The reason banks charge so much for overdrafting is because nobody makes their decision on where to have a checking account based on how much they charge for overdrafts.  If you are like most people, you are given a fee schedule showing you what the overdraft fee is and you say to yourself, “Wow, that’s a lot!  It doesn’t really affect me though, because I will never let my account get overdrawn.”
But, a lot of people eventually break that promise. And they get charged with one (or more) of those darn overdraft fees.  Even in the aftermath of the exorbitant fee they still won’t change banks for two reasons.  First, nobody wants to admit they are changing banks because of overdraft fees, and secondly because people promise themselves they will never let their account go negative again.

To avoid overdraft fees you need to keep the promise you made to yourself when you opened your account and never overdraw your account.  I know that balancing your checkbook takes a lot of work, but doing that work is assuredly better than paying those high overdraft fees. 

Besides balancing your account, the other way to avoid overdraft fees is to keep a nice big cushion in your account just in case you make the inevitable subtraction error.  Keeping an emergency fund of an extra $1,000 will not only keep the overdraft fees away, but makes sure you can cover the kind of mini-disasters that happen in life from time to time.

3. Late fees

Just as bad as overdrafts are late fees.  All kinds of different accounts will charge you late fees if your payment arrives a day or two after the scheduled due date, but credit cards seem to be the worst.  With late fees as much as $35, it only takes a couple of those to tear a major hole into your budget. 


The easiest way to avoid late fees is to set all your accounts up for automatic payment.  Most if not all companies you owe payments to will have a form you can fill out to have your payments taken out of your checking account automatically each month.  Setting up these payments will save you a bunch of time every month paying your bills and will make absolutely certain that you don’t get any of those nasty late fees.

Watch: Apps remind you when it’s time to pay your bills

Now I have heard Clark say on the radio many times that he doesn’t recommend doing this, but my opinion is that this is one area where Clark Stinks! Clark has stated automatic payments aren’t a good idea because you are giving companies access to your checking account and there is nothing stopping them from taking money out whenever they want.  

Read more: 10 tips to manage financial risks of checking accounts

While it is true that in theory companies could take money out of your account whenever they want, it just doesn’t happen very often.  Companies and banks that send or receive ACH payments are subject to a strict set of rules that prevent them from doing this.  While mistakes will happen, the fact is that fraud is less prevalent in the ACH system than in other payment systems such as credit cards or paper checks.

When mistakes do happen and a company takes money out of your account they should not have, that doesn’t mean they can keep it.  According to the ACH rules, if there is an unauthorized withdrawal from your account all you need to do is notify the bank of the error within 60 days of the debit, sign a form called a Written Statement of Unauthorized Debit they will give you, and they will give your money back without further investigation. 

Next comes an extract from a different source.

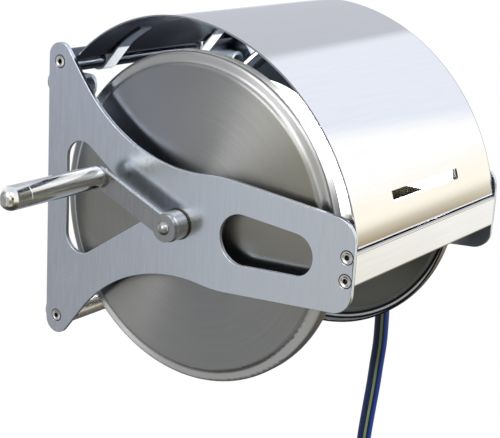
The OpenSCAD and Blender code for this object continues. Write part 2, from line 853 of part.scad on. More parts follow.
// Round hose swept along its route
module feed_hose() {
    n = len(hose_path);
    dirs = [for (i = [0 : n - 1])
        i == 0 ? port_dir : i == n - 1 ? hose_end_dir : unit(hose_path[i + 1] - hose_path[i - 1])];
    rings = [for (i = [0 : n - 1]) for (k = [0 : hose_sides - 1])
        let (a = 360 * k / hose_sides, q = hose_path[i] + hose_r * cos(a) * turn(dirs[i]))
        [hose_x + hose_r * sin(a), q[0], q[1]]];
    skin = [for (i = [0 : n - 2]) for (k = [0 : hose_sides - 1])
        let (a = i * hose_sides + k, b = i * hose_sides + (k + 1) % hose_sides)
        for (f = [[a, b, a + hose_sides], [b, b + hose_sides, a + hose_sides]]) f];
    last = (n - 1) * hose_sides;
    caps = [for (k = [1 : hose_sides - 2]) for (f = [[0, k + 1, k], [last, last + k, last + k + 1]]) f];
    color("royalblue") at_drum() polyhedron(points = rings, faces = concat(skin, caps));
}

// ---- Drum ----

// Half section of a filled disc, drawn in from its outer skin by inset
module disc_section(inset) {
    r = drum_r - inset;
    top = rim_x - inset;
    corner = edge_r - inset;
    middle = step_high_c + (step_r - inset) * unit(step_low_c - step_high_c);
    base = rim_x - skirt_w - (inset > 0 ? skirt_w : 0);
    difference() {
        union() {
            polygon([
                [0, base], [r, base], [r, top - corner], [r - corner, top], [step_low_c[0], top], middle,
                [step_high_c[0], face_x - inset], [0, face_x - inset]
            ]);
            translate([r - corner, top - corner]) circle(corner);
            translate(step_high_c) circle(step_r - inset);
        }
        translate(step_low_c) circle(step_r + inset);
    }
}

// Pressed disc: skirt, lip, step and flat face
module disc(side) {
    bore = side == left ? shaft_r : inlet_r;
    color("gray") at_drum() on_side(side) turned() difference() {
        disc_section(0);
        disc_section(disc_t);
        square([bore + fit, 3 * face_x]);
    }
}

// Rolled winding core with an opening for the outlet pipe
module drum_core() {
    half = face_x - disc_t;
    color("gainsboro") at_drum() difference() {
        rod(core_r, -half, half);
        rod(core_r - core_t, -2 * half, 2 * half);
        translate([outlet_x, 0, 0]) cylinder(r = outlet_r + outlet_gap, h = 2 * core_r);
    }
}

module crank_shaft() {
    inner = face_x - disc_t;
    color("silver") at_drum() on_side(left) difference() {
        union() {
            rod(shaft_r, inner - hub_t, arm_in);
            rod(hub_r, inner - hub_t, inner);
        }
        rod(shank_r + fit, arm_in - screw_reach - screw_spare, arm_out);
    }
}

// Hollow shaft: the water runs in along its bore and out into the outlet pipe
module inlet_shaft() {
    inner = face_x - disc_t;
    foot = outlet_x - outlet_r;
    color("silver") at_drum() difference() {
        union() {
            rod(inlet_r, foot - shaft_foot, plate_out + seat_l - play);
            rod(hub_r, inner - hub_t, inner);
        }
        rod(water_r, foot + shaft_foot, plate_out + 2 * seat_l);
        translate([outlet_x, 0, 0]) cylinder(r = outlet_r + fit, h = 2 * inlet_r);
    }
}

module hub_collar(side) {
    bore = side == left ? shaft_r : inlet_r;
    color("silver") at_drum() on_side(side) difference() {
        rod(bore + collar_t, face_x, ring_in - play);
        rod(bore + fit, 0, plate_out);
    }
}

// Round solid along the outlet pipe, from height z up, round the bend and out to distance y
module outlet_route(r, z, y) {
    rise = outlet_bend - bend_r;
    translate([0, 0, z]) cylinder(r = r, h = rise - z);
    translate([0, -bend_r, rise]) rotate([0, 90, 0]) rotate([0, 0, 90])
        rotate_extrude(angle = 90) translate([bend_r, 0]) circle(r);
    translate([0, -bend_r, outlet_bend]) rotate([90, 0, 0]) cylinder(r = r, h = y - bend_r);
}

// Pipe out of the hollow shaft: up through the core, then round along it
module outlet_pipe() {
    color("silver") at_drum() translate([outlet_x, 0, 0]) difference() {
        outlet_route(outlet_r, water_r, outlet_end);
        outlet_route(water_r, 0, 2 * outlet_end);
    }
}

// Barbed tail that the delivery hose is pushed onto
module outlet_tail() {
    stem = tail_l - barbs * barb_pitch;
    color("darkkhaki") at_drum() translate([outlet_x, -outlet_end, outlet_bend]) rotate([90, 0, 0])
        rotate_extrude() difference() {
            union() {
                square([outlet_r, stem / 2]);
                square([tail_r, tail_l]);
                for (k = [0 : barbs - 1]) translate([0, stem + k * barb_pitch])
                    polygon([[0, 0], [tail_r + barb_h, 0], [tail_r, barb_pitch], [0, barb_pitch]]);
            }
            square([tail_r - tail_wall, 3 * tail_l], center = true);
        }
}

// ---- Crank ----

// Draws what follows with +Y along the crank arm and the crank side at -X
module at_crank() {
    at_drum() rotate([crank_a, 0, 0]) children();
}

module crank_boss() {
    shoulder = arm_in - boss_chamfer;
    color("darkkhaki") at_drum() on_side(left) turned() difference() {
        polygon([
            [0, boss_in], [crank_boss_r, boss_in], [crank_boss_r, shoulder],
            [crank_boss_r - boss_chamfer, arm_in], [0, arm_in]
        ]);
        translate([0, boss_in - play]) square([shaft_r + fit, crank_boss_l + 2 * play]);
    }
}

module crank_arm() {
    color("darkkhaki") at_crank() on_side(left) difference() {
        along_x(arm_in, arm_out) {
            circle(eye_r);
            translate([crank_r, 0]) circle(arm_w / 2);
            translate([0, -arm_w / 2]) square([crank_r, arm_w]);
        }
        rod(shank_r + fit, arm_in - arm_t, arm_out + arm_t);
        translate([0, crank_r, 0]) rod(spindle_r + fit, arm_in - arm_t, arm_out + arm_t);
    }
}

// Domed screw that holds the arm on the shaft
module crank_screw() {
    rise = dome_h - dome_edge;
    ball_r = (dome_r * dome_r + rise * rise) / (2 * rise);
    color("silver") at_drum() on_side(left) {
        rod(shank_r, arm_in - screw_reach, arm_out);
        turned() intersection() {
            translate([0, arm_out + dome_h - ball_r]) circle(ball_r);
            translate([0, arm_out]) square([dome_r, dome_h]);
        }
    }
}

module at_handle() {
    at_crank() translate([0, crank_r, 0]) on_side(left) children();
}

module handle_spindle() {
    color("silver") at_handle() {
        rod(spindle_r, arm_in - spindle_nut_t - spindle_end, grip_out + play);
        rod(spindle_head_r, grip_out + play, grip_out + play + spindle_head_h);
    }
}

module spindle_nut() {
    color("silver") at_handle() difference() {
        translate([arm_in - spindle_nut_t, 0, 0]) rotate([0, 90, 0])
            cylinder(r = spindle_nut_r, h = spindle_nut_t, $fn = 6);
        rod(spindle_r + fit, arm_in - 2 * spindle_nut_t, arm_out);
    }
}

module handle_washer() {
    color("silver") at_handle() difference() {
        rod(washer_r, arm_out, arm_out + washer_t);
        rod(spindle_r + fit, arm_in, arm_out + arm_t);
    }
}

// Turning sleeve with a narrow neck at the arm
module handle_grip() {
    body_l = grip_l - grip_neck_l;
    color("darkkhaki") at_handle() turned() difference() {
        union() {
            translate([0, grip_in]) square([grip_r - grip_neck_h, grip_l]);
            translate([0, grip_in + grip_neck_l]) {
                round_box([0, 0], [grip_r, body_l], grip_round);
                square([grip_r / 2, body_l]);
            }
        }
        translate([0, grip_in - play]) square([spindle_r + run_gap, grip_l + 2 * play]);
    }
}

// Domed cap that closes the sleeve over the spindle's head
module handle_cap() {
    color("darkkhaki") at_handle() turned() difference() {
        union() {
            translate([0, grip_out]) square([grip_r, cap_l - cap_round]);
            translate([0, grip_out]) square([grip_r - cap_round, cap_l]);
            translate([grip_r - cap_round, grip_out + cap_l - cap_round]) circle(cap_round);
        }
        translate([0, grip_out - play]) square([spindle_head_r + play, spindle_head_h + 3 * play]);
        translate([-grip_r, 0]) square([grip_r, 2 * grip_out]);
    }
}

// ---- Hood ----

// Section of the hood sheet: two tangent arcs, cut level at the front, and the folded hem
module hood_section() {
    front_y = nose_y + hood_t;
    past_a = (hood_front_a - hood_join) / 10;
    translate(hood_rear_c) ring_sector(hood_rear_r, hood_rear_r - hood_t, hood_rear_a, hood_join);
    intersection() {
        translate(hood_front_c) 
            ring_sector(hood_front_r, hood_front_r - hood_t, hood_join, hood_front_a + past_a);
        translate([-2 * hood_front_r, hood_sill]) square(3 * hood_front_r);
    }
    translate([front_y, hood_sill]) square([hem_w, hood_t]);
}

module hood_shell() {
    color("whitesmoke") at_drum() {
        difference() {
            along_x(-hood_half, hood_half) hood_section();
            along_x(-grip_slot_w / 2, grip_slot_w / 2) translate(hood_front_c)
                ring_sector(hood_front_r + hood_t, hood_front_r - 2 * hood_t, slot_high_a, slot_low_a);
        }
        along_x(-grip_slot_w / 2, grip_slot_w / 2) translate(hood_front_c) rotate(slot_low_a)
            translate([hood_front_r - grip_lip, 0]) square([grip_lip - hood_t / 2, hood_t]);
    }
}

// Strap rolled round the upper tube, straight up to the hood and spread on its inner face
module hinge_strap(side) {
    run = tangent(strap_end, 0, tube_upper, strap_in + strap_t / 2);
    half = strap_t / 2 * turn(unit(run[1] - run[0]));
    x0 = side * strap_x - strap_w / 2;
    color("silver") at_drum() along_x(x0, x0 + strap_w) {
        translate(tube_upper) difference() {
            circle(strap_out);
            circle(strap_in);
        }
        difference() {
            polygon([run[0] + half, run[0] - half, run[1] - half, run[1] + half]);
            translate(tube_upper) circle(strap_in);
        }
        translate(hood_rear_c) ring_sector(pad_out, pad_out - strap_t, strap_a, strap_a + strap_pad_a);
        translate(strap_end) circle(strap_t / 2);
    }
}

side_plate(left);  // side_plate_left
side_plate(right);  // side_plate_right
upper_tube();
lower_tube();
tube_plugs();
tube_screws();
wall_boss_upper(left);  // wall_boss_upper_left
wall_boss_upper(right);  // wall_boss_upper_right
wall_boss_lower(left);  // wall_boss_lower_left
wall_boss_lower(right);  // wall_boss_lower_right
front_panel();
panel_screws();
panel_nut_bars();
hood_buffers();
bearing_ring(left);  // bearing_ring_left
bearing_ring(right);  // bearing_ring_right
bearing_bush_left();
bearing_bush_right();
inlet_housing();
housing_screws();
inlet_seals();
inlet_nut();
inlet_ferrule();
feed_hose();
end_ferrule();
end_nut();
disc(left);  // disc_left
disc(right);  // disc_right
drum_core();
crank_shaft();
inlet_shaft();
hub_collar(left);  // hub_collar_left
hub_collar(right);  // hub_collar_right
outlet_pipe();
outlet_tail();
crank_boss();
crank_arm();
crank_screw();
handle_spindle();
spindle_nut();
handle_washer();
handle_grip();
handle_cap();
hood_shell();
hinge_strap(left);  // hinge_strap_left
hinge_strap(right);  // hinge_strap_right
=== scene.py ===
# %% [markdown]
# A wall-mounted hose reel of stainless steel sheet: a drum turns on an axle between two side
# plates, a hood swings over it on a tube, and a rubber hose brings the water in from below. The
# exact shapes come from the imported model. They could be modelled again here, but then they would
# no longer be the parts that move, so this script gives them their finishes and makes only the
# soft feed hose anew. The reel hangs as on its wall: +Z is up, -Y points into the room, and the
# crank is at -X. Lengths are in metres.

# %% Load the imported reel
import json
from math import cos, pi, radians, sin, tau

import bpy
from mathutils import Matrix, Vector


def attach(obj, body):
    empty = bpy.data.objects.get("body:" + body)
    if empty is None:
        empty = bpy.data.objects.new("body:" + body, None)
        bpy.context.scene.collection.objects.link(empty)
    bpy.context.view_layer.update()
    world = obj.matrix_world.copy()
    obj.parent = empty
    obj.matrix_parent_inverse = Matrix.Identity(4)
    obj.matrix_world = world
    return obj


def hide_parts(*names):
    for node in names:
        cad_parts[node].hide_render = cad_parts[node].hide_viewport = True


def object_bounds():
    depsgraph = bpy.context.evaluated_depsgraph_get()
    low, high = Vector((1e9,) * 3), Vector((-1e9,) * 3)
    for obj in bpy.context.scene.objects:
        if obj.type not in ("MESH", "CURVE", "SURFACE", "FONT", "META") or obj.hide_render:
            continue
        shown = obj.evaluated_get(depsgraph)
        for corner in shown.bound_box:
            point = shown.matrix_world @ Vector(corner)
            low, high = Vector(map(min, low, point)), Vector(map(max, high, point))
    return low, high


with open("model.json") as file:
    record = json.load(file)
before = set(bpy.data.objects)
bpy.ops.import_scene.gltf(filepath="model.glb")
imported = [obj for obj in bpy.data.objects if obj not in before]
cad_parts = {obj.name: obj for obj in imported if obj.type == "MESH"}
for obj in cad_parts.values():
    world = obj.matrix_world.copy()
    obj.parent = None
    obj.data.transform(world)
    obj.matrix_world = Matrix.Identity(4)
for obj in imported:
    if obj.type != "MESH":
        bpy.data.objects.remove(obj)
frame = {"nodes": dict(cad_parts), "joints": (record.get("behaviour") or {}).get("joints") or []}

scene = bpy.context.scene
nodes = frame["nodes"]
cad_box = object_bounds()
joints = {joint["name"]: Vector(joint["pos_m"]) for joint in frame["joints"]}
axle, hood_hinge = joints["drum_spin"], joints["hood_hinge"]

# %% [markdown]
# The camera stands to the left of the reel, a little above its axle and about 1.5 m away, and
# looks along the drum at the hood. It could be placed with three angles round fixed axes. Here
# its three directions are worked out from a heading, a downward pitch and a slight roll instead,
# because each of these changes the view in one way only. A long lens keeps the two discs nearly
# the same size.

# %% Camera
CAMERA_AT = Vector((-1.16470, -0.99260, 0.39278))
HEADING, PITCH, ROLL = 0.6095985, 0.2808940, 0.0587298
LENS_MM, SENSOR_MM = 91.426, 36.0

forward = Vector((cos(HEADING) * cos(PITCH), sin(HEADING) * cos(PITCH), -sin(PITCH)))
level_right = Vector((sin(HEADING), -cos(HEADING), 0))
level_up = level_right.cross(forward)
right = level_right * cos(ROLL) + level_up * sin(ROLL)
up = level_up * cos(ROLL) - level_right * sin(ROLL)

lens = bpy.data.cameras.new("camera")
lens.lens, lens.sensor_width, lens.sensor_fit = LENS_MM, SENSOR_MM, "HORIZONTAL"
camera = bpy.data.objects.new("camera", lens)
scene.collection.objects.link(camera)
turned = Matrix((right, up, -forward)).transposed().to_4x4()
camera.matrix_world = Matrix.Translation(CAMERA_AT) @ turned
scene.camera = camera
print("camera at", [round(v, 3) for v in CAMERA_AT], "lens", LENS_MM, "mm")

# %% [markdown]
# The feed hose is 18 mm rubber hose. It leaves the ferrule under the inlet, turns down in a
# gentle bow and hangs to its union nut. Its middle line could be a bezier curve, whose handles
# are hard to set by numbers. Here it is one smooth curve through a row of points, so that every
# point is a place that the hose really passes.

# %% Feed hose: middle line
HOSE_R = 0.009
HOSE_X = 0.178
PORT_TILT = pi / 6
PORT_END = 0.068
STEPS_PER_BEND = 6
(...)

Because the risk is relatively small, the time it saves you, and the fact that late fees will be eliminated, I believe automated payments are the best way to pay your monthly bills.

4. Credit card interest

To put it quite plainly, credit card interest is just too darn expensive.  Many credit cards have interest rates of above 30%.  Even the best credit card rates are well above rates you would pay for any other type of loan in today’s market.  Paying that much in interest makes it very difficult to start chipping away at the principal and actually getting to the important stage of reducing your credit card debt.

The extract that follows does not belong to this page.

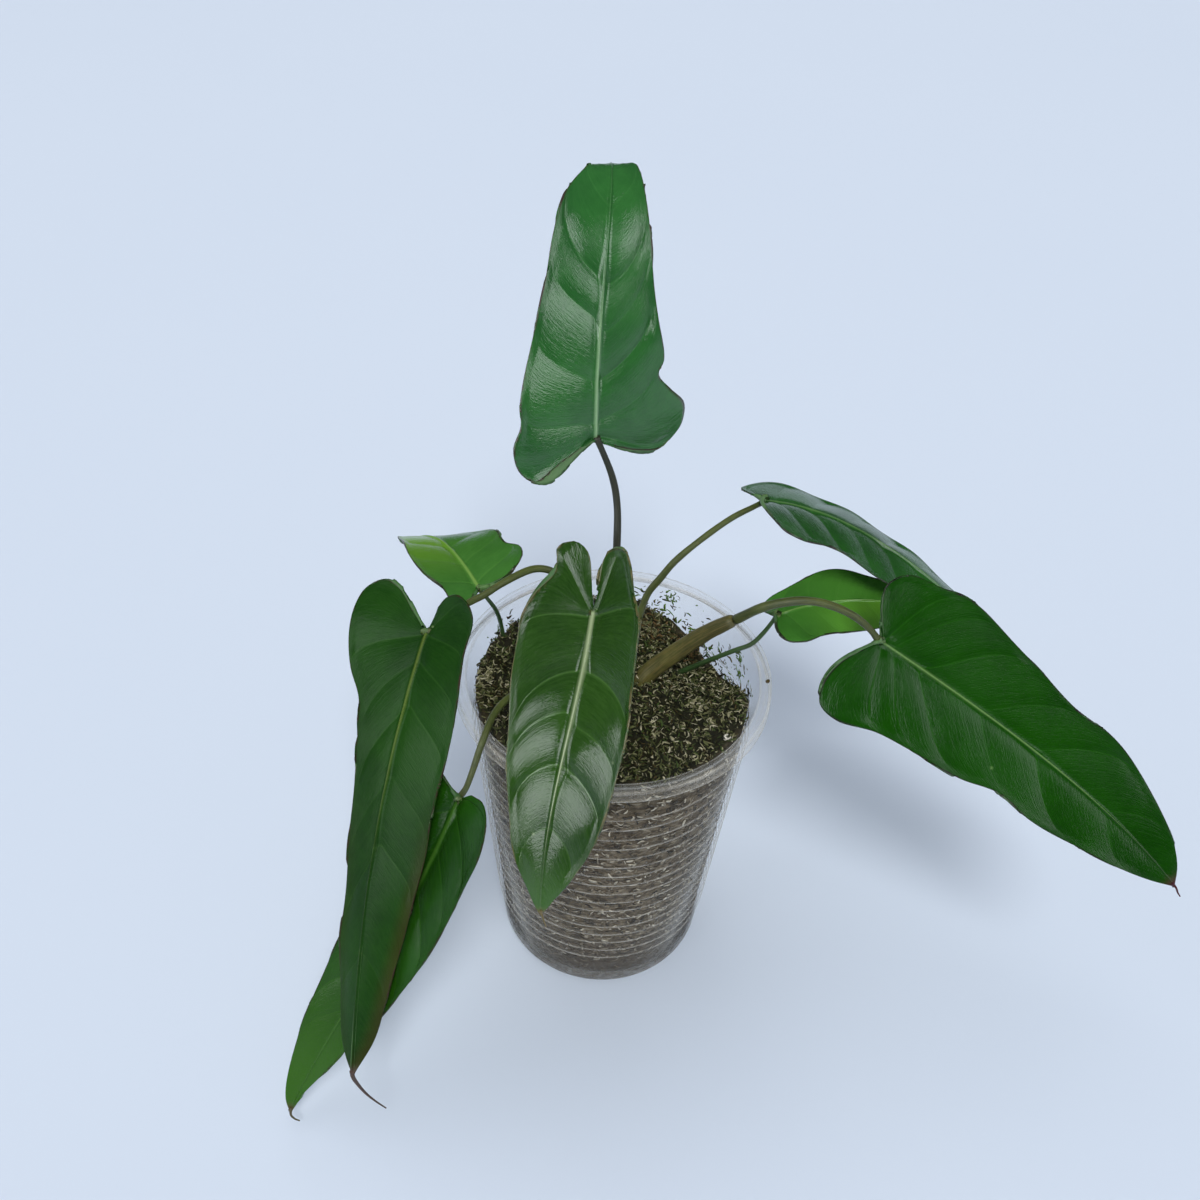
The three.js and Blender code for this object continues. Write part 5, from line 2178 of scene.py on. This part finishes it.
STALKS = (
    Stalk("tall", DUSKY, (1.5, 0.9), seat=(-0.7, 0.9), route=(
        (0, 9.8, 104), (-0.3, 11.5, 115), (-0.8, 15, 135), (-0.8, 18.5, 150), (-1.3, 24, 161), (-3, 27, 168.5),
    )),
    Stalk("front", OLIVE, (1.4, 0.9), seat=(0, 1), route=(
        (-4.5, 2, 104), (-5, 0, 115), (-6, -3.5, 130), (-7, -7.5, 142),
    )),
    Stalk("left", OLIVE, (1.4, 0.9), seat=(0, 1.6), route=(
        (-4.1, 7, 104), (-6, 9, 118), (-12, 12, 135), (-18, 12.8, 143.5), (-24, 10.5, 147), (-33, 4, 146.5),
        (-38, 0.8, 144.5), (-42.5, -0.8, 142.5), (-48, -3.5, 139.5),
    )),
    Stalk("low_left", OLIVE, (1.3, 0.85), seat=(0.9, 1.5), route=(
        (-1.5, -1.3, 104), (-4, -4, 114), (-12, -9, 121), (-21, -14, 124), (-29, -19.5, 124.5),
        (-33, -26, 124), (-35.5, -33.5, 121), (-38, -38.5, 114), (-39.8, -40.5, 109),
    )),
    Stalk("small_left", GREEN, (0.8, 0.6), seat=(0.3, 1.2), route=(
        (-33.5, 18, 98), (-34.8, 19.2, 109), (-35.7, 19.5, 117), (-37, 18.7, 123), (-39.5, 19, 127.2),
    )),
    Stalk("back_right", OLIVE, (1.2, 0.85), seat=(0.2, 1.55), route=(
        (7.2, 21, 120.5), (9.8, 25.2, 127), (13.2, 26.6, 132), (17.5, 28.2, 138), (28, 33.2, 146),
        (35, 37.6, 149), (40, 40.5, 150.2),
    )),
    Stalk("right", OLIVE, (1.5, 0.95), seat=(1.3, 0.7), route=(
        (34.9, 4.4, 136.4), (42, 1, 144.8), (50.5, -1.3, 149.5), (57, -2.6, 150.3), (65, -4.5, 148.3),
        (71, -5.2, 143.8),
    )),
    Stalk("small_right", GREEN, (0.9, 0.65), seat=(0.3, 1.35), route=(
        (16, 17.5, 97), (23, 15.5, 104), (30, 13.3, 111), (37, 11.8, 117), (42, 12.4, 119.5),
        (45.2, 14.6, 121.8), (47.8, 17.2, 124),
    )),
)

SHEATHS = (
    Sheath("large", OCHRE, (3.1, 2.1), route=(
        (6.7, 3.2, 105), (11, 4.8, 112.4), (19.2, 7, 120), (27, 7, 128), (34.4, 4.7, 135.9),
    )),
    Sheath("small", OCHRE, (1.9, 1.6), route=(
        (4.6, 9.2, 104), (5, 12.5, 111), (5.8, 17, 116.5), (6.9, 20.6, 120.1),
    )),
)


def corners(box: tuple[Vector, Vector]) -> list[list[float]]:
    """A box's two corners as plain lists."""
    return [[float(value) for value in corner] for corner in box]


def report(piece: bpy.types.Object) -> None:
    """Logs a piece and its number of faces."""
    LOG.info("%s: %d faces", piece.name, len(piece.data.polygons))


def main() -> None:
    """Builds the studio, the cup, the mix and the plant, in order."""
    logging.basicConfig(level=logging.INFO, format="%(name)s: %(message)s")
    effects = Effects()
    Studio().build()
    cup = Cup()
    report(cup.build(effects, ClearPlastic()))
    mix = Mix(cup)
    report(mix.build_body(effects, CompostFinish()))
    report(mix.build_top(effects, TOP_MOSS))
    report(mix.build_wall(effects, WALL_MOSS))
    report(mix.build_flakes(effects, FLAKES))
    report(mix.build_grain(effects, GRAIN))
    for blade in BLADES:
        report(blade.build(effects))
    blades = {blade.name: blade for blade in BLADES}
    for stalk in STALKS:
        report(stalk.build(effects, blades[stalk.name]))
    for sheath in SHEATHS:
        report(sheath.build(effects))
    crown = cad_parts["crown_stem"]
    crown.data.materials.clear()
    crown.data.materials.append(OLIVE.build(effects))
    LOG.info("crown_stem keeps its solid's form")


if __name__ == "__main__":
    main()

Credit cards are a great tool and offer many benefits that no other payment system can match, but should only be used by someone with the right mindset. The right attitude to have about credit cards is that come hell or high water, your bill will be paid in full no matter what.  You should pay your credit cards in full with the determination of a mama bear protecting her cubs. Even if something unexpected happened this month, or even if you promise you’ll pay it off next month for sure, there can be no flexibility in this.  Credit cards must always be paid in full.

Read more: Clark’s guide to paying off credit card debt


While I understand that there are times when it is hard to make ends meet, taking the easy way out by not paying your credit card in full is just simply too expensive. And it’s the kind of thing that keeps people poor forever.  There are always better options on the table!